Not long ago oil cost less than $20 a barrel, and just a few years ago oil people worried that oil might rise as high as $50 a barrel. Lately it has been more than $80 a barrel and climbing. In 2006, in an address to Australia’s senate, Bakhtiari stated, “I can see a range of $100-150 [per barrel of oil] not very far into the future.” (www.energybulletin.net/29162.html)
Andrew Gould, CEO of Schlumberger, a major oil-related corporation, said that it would not be unreasonable to estimate an average decline of 8% per year. Oil expert Matthew Simmons also believes that an 8% rate of decline is possible. He notes that Saudi Arabia’s fields were mismanaged in ways that damaged their long-term use and will cause their productivity to decline more sharply after those wells peak. As a result, he estimates that Saudi Arabia’s oil reserves are probably half of what is reported.

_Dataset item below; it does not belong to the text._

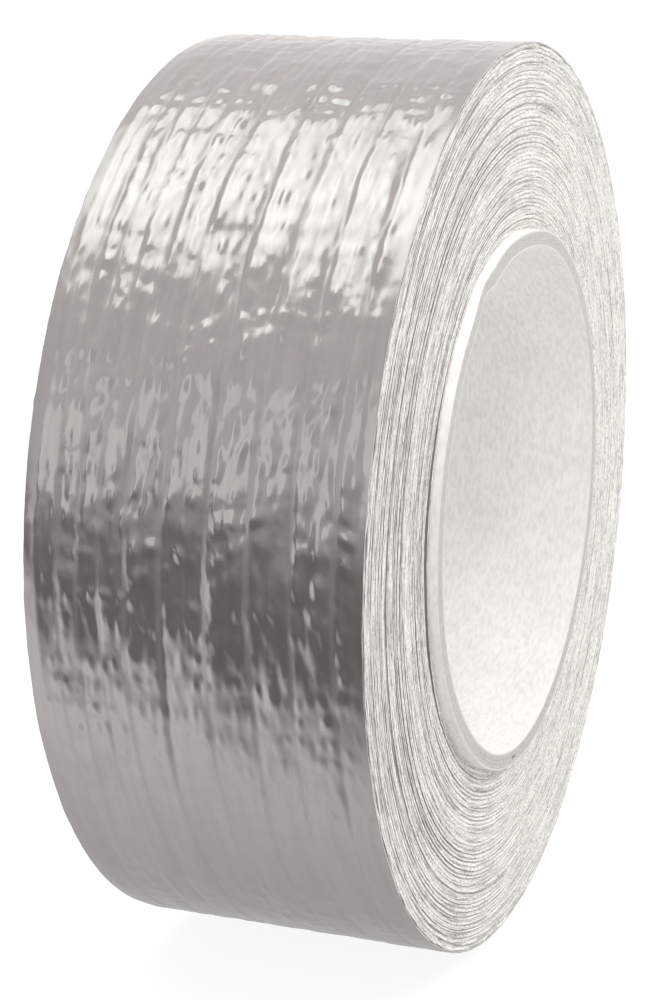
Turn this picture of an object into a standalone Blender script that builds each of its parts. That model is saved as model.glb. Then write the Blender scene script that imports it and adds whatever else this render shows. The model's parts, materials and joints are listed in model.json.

Lester Brown has reported that the German Energy Watch Group expects oil extraction to decline 7% per year and fall from more than 80 million barrels a day now to only 58 million barrels a day by 2020. The U.S.’s whole economy, urban and suburban design, and lifestyles are based on the automobile and cheap gas. About 88% of U.S. workers travel to work by car. Peak oil will hit the U.S. very hard.
Even a small drop in oil supply can have serious effects.
If – after peaking – oil extraction declines 8% per year, this means that world oil extraction would decline by almost half in just eight years. If the world currently consumes 82 million barrels per day, what would happen if only 41 million barrels per day were available? What would happen to the price? Who would be priced out of the market? What would happen to inflation?
Some analysts suggest that a shortfall between demand and supply as little as 10 to 15 percent is enough to wholly shatter an oil-dependent economy and reduce its citizenry to poverty (www.energybulletin.net/19131.html#sdendnote48sym).
The U.S. already conquered Afghanistan, installed U.S. oil company executives in charge, and arranged for an oil pipeline across it owned by U.S. companies instead of the foreign companies with whom the Taliban had been doing business. The U.S. conquered oil-rich Iraq, installed U.S. oil company executives in charge, and plans to militarily occupy it for the foreseeable future. The Bush regime is currently threatening war against oil-rich Iran. The Bush regime has been waging a propaganda war against oil-rich Venezuela and has already tried to overthrow its government. (See our January TCTV program for more information.)
The Bush regime fooled Congress, the mainstream media and the American people into thinking that the war against Iraq was to protect the U.S. from Iraq (and more recently about terrorism), but it is very clear that it’s about keeping the oil flowing.
The U.S.’s foreign policy elite is afraid that the chaos in Iraq will spread to nearby oil-rich countries. Bigwigs in both big political parties are calling for more U.S. militarism to protect the flow of oil from the Persian Gulf region. Many prominent Democrats and Republicans support an independent task force report titled, “National Security Consequences of U.S. Oil Dependency.” The report was released in October 2006 by the bipartisan Council on Foreign Relations (CFR), which is co-chaired by John Deutch, deputy secretary of defense in the Clinton Administration, and James Schlesinger, defense secretary in the Nixon and Ford administrations. The report urges the U.S. military to keep oil flowing from the Persian Gulf region.
Mainstream Democrats accept that. For example, both Hillary Clinton and Barack Obama have called for the U.S. to keep a strong military presence in the region. Even while mainstream Democrats waffle over “redeploying” the U.S. military to be slightly outside of Iraq, they still want the U.S. military to use violence when needed in the region to keep oil flowing to us.
The industrial West – especially the U.S. – has been drunk on an oil binge for more than half a century. Like all drunken binges, it is not sustainable. Endless economic “growth” is not sustainable.
Another area of conflict is that – although the U.S. dollar has been the prescribed currency for conducting oil transactions since about 1974 – the U.S. is making itself so unpopular, the U.S. deficits are so out-of-control, and the U.S. dollar is weakening so much that many countries don’t want to hold dollars. Now OPEC is considering whether to stop using the U.S. dollar for the global oil trade. If that happens, there will be less demand for U.S. dollars, and the dollar’s value will plummet further.